With a simple process of keypoints and images, I thought it would be interesting to apply it to objects other than faces. I decided to apply it to objects with a hilt. I selected keypoints corresponding to hilts and blades so that the morphs would sync up based on the different pieces of the objects.
The danes dataset did not have enough faces to produce an interesting set of principle components from PCA. So to experiment with PCA, I used "The Extended Yale Face Database B" which is a dataset with 16128 images of 28 different faces under various different lightings and poses. I filtered out images that have super dark lighting and very low contrast but otherwise kept all images for PCA.
Pictured below are the first 16 eigenvectors of the dataset
The idea of PCA is that you calculate a specific set of vectors that capture the most information about the dataset. Thus, we should be able to compress, and then reconstruct, each face into the eigenvector basis produced from PCA.

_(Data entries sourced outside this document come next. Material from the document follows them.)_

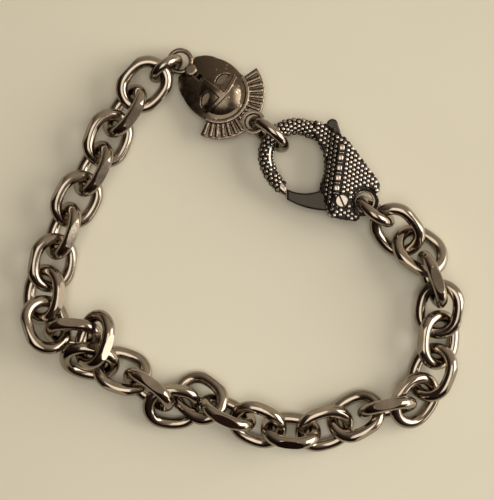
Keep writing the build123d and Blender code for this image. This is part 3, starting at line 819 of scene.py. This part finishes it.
def build_lamp(lamp):
    """A soft rectangular light that faces the middle of the bracelet."""
    data = bpy.data.lights.new(lamp.name, "AREA")
    data.shape = "RECTANGLE"
    data.size, data.size_y = lamp.size
    data.energy = lamp.power
    data.color = lamp.colour
    thing = bpy.data.objects.new(lamp.name, data)
    thing.location = lamp.place
    thing.rotation_euler = (-Vector(lamp.place)).to_track_quat("-Z", "Y").to_euler()
    thing.visible_camera = False
    bpy.context.scene.collection.objects.link(thing)


def build_room():
    """A dim room round the lamps, brighter on one side."""
    world = bpy.data.worlds.new("room")
    bpy.context.scene.world = world
    world.use_nodes = True
    nodes = world.node_tree.nodes
    links = world.node_tree.links
    place = nodes.new("ShaderNodeTexCoord")
    facing = nodes.new("ShaderNodeVectorMath")
    facing.operation = "DOT_PRODUCT"
    facing.inputs[1].default_value = ROOM_BRIGHT_SIDE
    links.new(place.outputs["Generated"], facing.inputs[0])
    share = nodes.new("ShaderNodeMath")
    share.operation = "MULTIPLY_ADD"
    share.inputs[1].default_value = 0.5
    share.inputs[2].default_value = 0.5
    links.new(facing.outputs["Value"], share.inputs[0])
    colour = ramp_between(nodes, links, share.outputs["Value"], ROOM_LIGHT)
    links.new(colour, nodes["Background"].inputs["Color"])


def build_camera():
    """Straight down, from the height that gives the photograph's scale."""
    data = bpy.data.cameras.new("camera")
    data.angle = 2 * math.atan(VIEW_HEIGHT / 2 / EYE_HEIGHT)
    data.clip_start = CLIP_START * MM
    camera = bpy.data.objects.new("camera", data)
    camera.location = (EYE_X * MM, EYE_Y * MM, EYE_HEIGHT * MM)
    bpy.context.scene.collection.objects.link(camera)
    bpy.context.scene.camera = camera


steel = polished_steel()
dress_links(steel)
dress_rings(steel)
grain_steel = bead_steel("bead_steel", GRAIN_LIGHT)
worn_steel = bead_steel("worn_steel", WORN_LIGHT)
dress_clasp(black_ground(), grain_steel, worn_steel, satin_steel())
dress_charm(cast_steel())
build_floor(table_top())
for lamp in LAMPS:
    build_lamp(lamp)
build_room()
build_camera()
bpy.context.scene.view_settings.view_transform = "Standard"
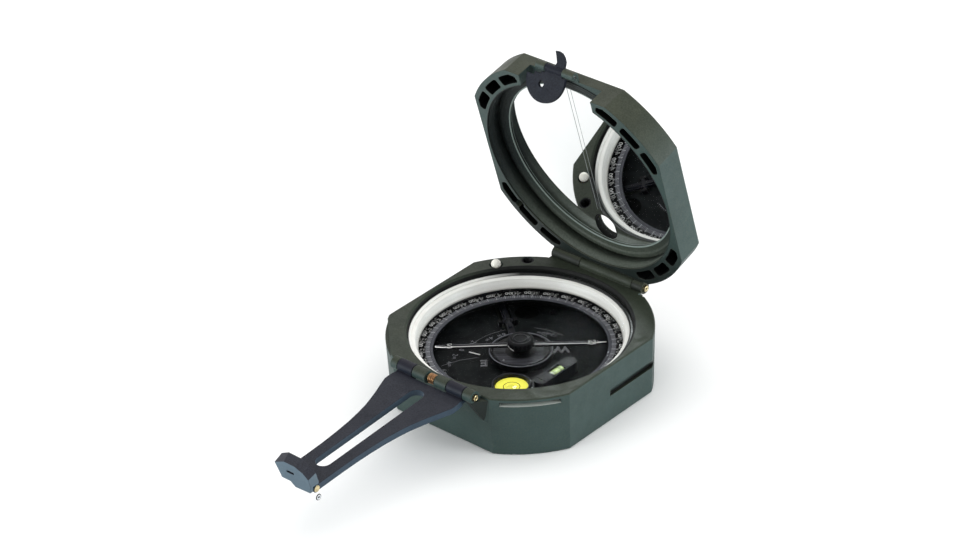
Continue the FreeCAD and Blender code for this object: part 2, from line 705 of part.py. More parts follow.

(Image was present in dataset)
Reconstructed image from compressed vector
(Image not present in dataset)
Reconstructed image from compressed vector
The results shown below are the results from using the 16 previously calculated eigenvectors. The first pair of images are for an image that was present in the dataset used for PCA. The second pair of images is an attempt to compress an out of distribution image of George Clooney. The reconstruction of the in-distribution image is not perfect, the 16 eigenvectors was enough to recapture the original expression and general face structure of the image. Unfortunately, the reconstruction of George clooney is pretty underwhelming. I suspect it may be because the image is out of distribution, the image may not be aligned as well with the data, or 16 eigenvectors was simply not enough eigenvectors to represent George Clooney.